La Cour constitutionnelle fédérale : Garante des droits fondamentaux

La Cour constitutionnelle fédérale, basée à Karlsruhe, est l’une des institutions les plus respectées du pays. Son rôle est de veiller au respect de la Constitution allemande (Grundgesetz) et d’interpréter la légalité des décisions politiques. Elle est souvent interpellée pour trancher des questions épineuses, notamment sur la compatibilité des lois allemandes avec le droit européen.

Bien que cet organe assure la protection des droits fondamentaux et renforce l’État de droit, certains critiques estiment qu’il s’immisce trop dans le domaine politique. La Cour peut bloquer des lois déjà adoptées par le Parlement, ce qui, pour certains, affaiblit la légitimité des élus.

Une démocratie participative encore balbutiante

Bien que l’Allemagne soit une démocratie représentative solide, la participation directe des citoyens aux processus décisionnels reste limitée. Les référendums nationaux sont extrêmement rares, contrairement à des pays comme la Suisse, où ils font partie intégrante du système politique. Ce manque de participation directe peut générer un sentiment d’éloignement entre les citoyens et leurs dirigeants, exacerbant ainsi la méfiance envers les élites politiques.

L’un des défis actuels est d’accroître l’implication citoyenne dans les processus décisionnels, notamment à travers des consultations publiques plus inclusives et transparentes.

Une machine bien huilée, mais perfectible

En somme, la gouvernance allemande repose sur un équilibre délicat entre décentralisation et coordination centrale, consensus politique et leadership fort. Ce système, forgé par l’histoire, a montré sa capacité à résister aux crises, mais il n’est pas sans ses défauts. Les blocages institutionnels, les disparités régionales et le manque de participation citoyenne sont des points de faiblesse qui, s’ils ne sont pas traités, pourraient entraver l’évolution future du pays.
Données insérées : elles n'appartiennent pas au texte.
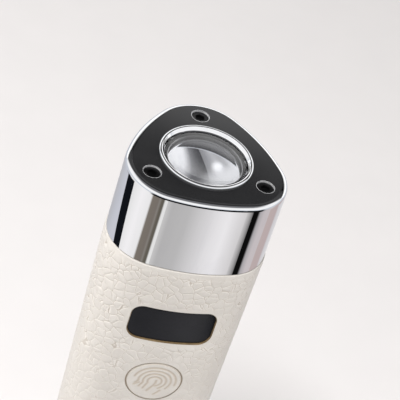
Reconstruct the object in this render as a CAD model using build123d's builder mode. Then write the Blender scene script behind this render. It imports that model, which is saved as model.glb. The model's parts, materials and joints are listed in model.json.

Alors que l’Allemagne continue de jouer un rôle clé sur la scène européenne et mondiale, sa capacité à adapter son modèle de gouvernance aux défis contemporains sera déterminante pour son succès à long terme. Le débat sur la réforme institutionnelle en Allemagne reste donc ouvert, et il sera intéressant de voir comment ce modèle peut évoluer pour répondre aux attentes des citoyens du XXIe siècle.